Le profit, encore et toujours… mais à quel prix pour la planète et ses habitant-e-s?

Nestlé est une entreprise qui paraît «propre» lorsque l’on ne cherche pas à voir plus loin que l’image qui en est donnée, autant par les médias que par les campagnes de publicité. En effet, comme nous l’a appris Franklin Frederick, militant du mouvement brésilien pour le droit à l’eau, lors d’une conférence organisée par attac à Lausanne, le 5 février dernier, Nestlé est partenaire du «programme faim zéro» du président brésilien Lula. Voilà donc une multinationale qui s’engagerait pour faire reculer la faim dans le monde! Cependant, la réalité – et c’est un euphémisme – est bien plus sombre. Afin d’empocher des profits faramineux, la multinationale est accusée par des syndicats, aux quatre coins de la planète, de bafouer le droit du travail. Le cas du conflit qui l’oppose au syndicat Sinaltrainal en Colombie, abordé de manière plus approfondie dans notre ouvrage est, à cet égard, un exemple tout à fait éloquent. Nombreux sont encore les emplois précaires et sous-payés, les licenciements, les suppressions d’emplois ou l’absence de sécurité sociale pour des milliers d’employé-e-s de Nestlé à travers le monde. Pour n’en donner qu’un exemple: les ouvrier-e-s de l’usine Nestlé Cicolac en Colombie ont vu, en 2003, leurs modestes salaires reculer en moyenne de 11 dollars à 4 dollars par jour avec, comme bonus, des heures de travail supplémentaires. Joli contraste avec le PDG de Nestlé, Peter Brabeck qui, la même année – rien que pour son activité chez Nestlé – gagne plus de 30000 CHF par jour!
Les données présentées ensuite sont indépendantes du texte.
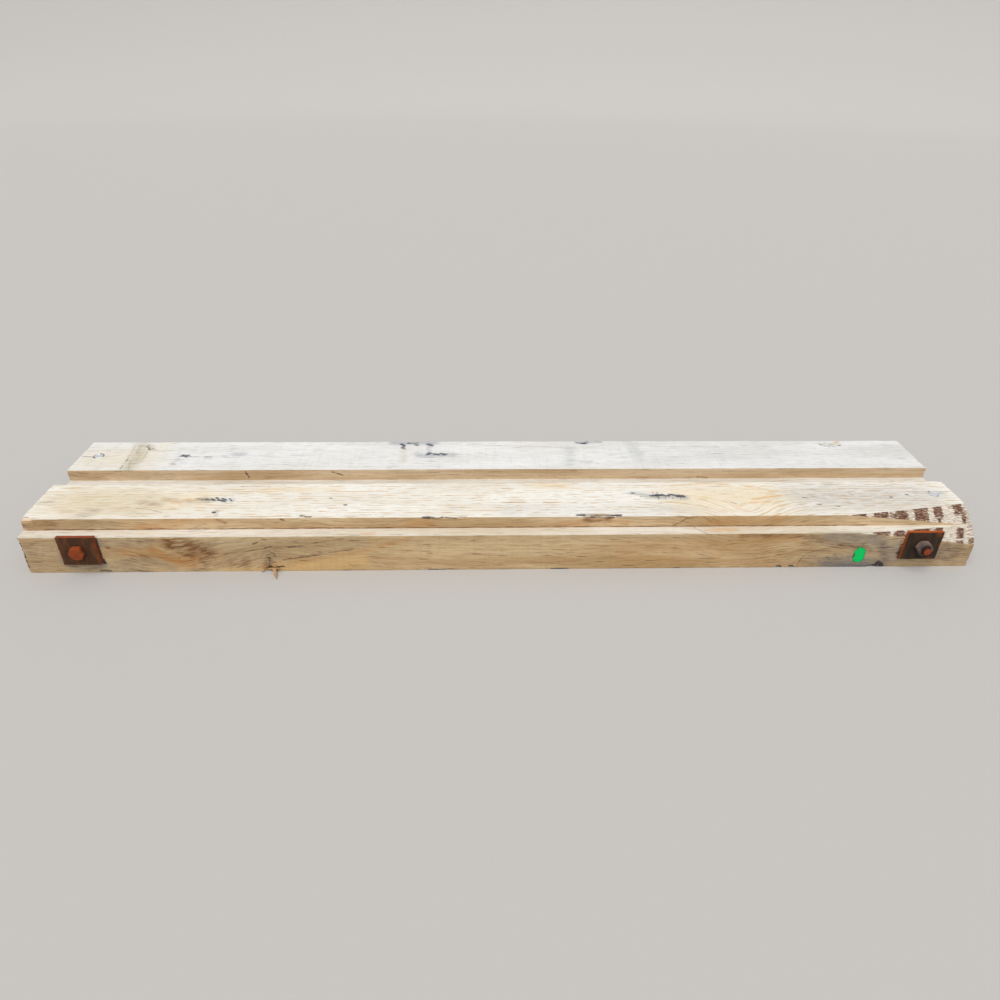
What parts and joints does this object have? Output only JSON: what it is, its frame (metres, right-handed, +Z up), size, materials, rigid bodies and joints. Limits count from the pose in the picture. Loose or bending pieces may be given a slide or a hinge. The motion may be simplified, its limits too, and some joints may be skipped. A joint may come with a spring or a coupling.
{
  "type": "coupled railway sleeper",
  "caption": "Double railway sleeper: stepped oak beams side by side, clamped by through bolts with square plate washers, one end rounded by the log's own surface.",
  "frame": {"origin": "midway along, at the bottom, in the plane where the two sleepers meet", "axes": "+X along the sleepers towards the end with the wane, +Y from the front sleeper to the rear one, +Z up"},
  "size_m": [2.6, 0.6, 0.15],
  "materials": {
    "sawn_oak": "rough sawn oak, untreated, bleached on top",
    "rusted_bolt_steel": "orange rusted steel",
    "rusted_plate_steel": "dark brown rusted steel",
    "nail_aluminium": "bright, lightly scratched"
  },
  "bodies": {
    "root": {"front_sleeper": "sawn_oak", "rear_sleeper": "sawn_oak", "left_tie_bolt": "rusted_bolt_steel", "right_tie_bolt": "rusted_bolt_steel", "left_nut": "rusted_bolt_steel", "right_nut": "rusted_bolt_steel", "front_left_plate": "rusted_plate_steel", "rear_left_plate": "rusted_plate_steel", "front_right_plate": "rusted_plate_steel", "rear_right_plate": "rusted_plate_steel", "front_marking_nail": "nail_aluminium", "rear_marking_nail": "nail_aluminium"}
  },
  "joints": []
}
Pourtant, nous ne nous sommes pas arrêtés en si «bon» chemin. Nestlé est aussi à la pointe de l’un des phénomènes les plus choquants du monde actuel: la privatisation de ce bien commun vital qu’est l’eau. En 2001, le PDG de Nestlé d’alors déclare sans états d’âme: «L’eau est de plus en plus rare. C’est pour cela que nous aimerions mettre la main sur les sources.»3 En réalité, de toute évidence, l’eau n’est pas une marchandise comme les autres et il n’est pas acceptable que plus d’un milliard de personnes soient privées de cette ressource du fait d’un simple calcul de profit. Une analyse de ce nouveau marché montre les effets catastrophiques de la privatisation des réseaux de distribution d’eau potable et de production d’eau minérale en bouteille, secteur où Nestlé est le n° 1 mondial.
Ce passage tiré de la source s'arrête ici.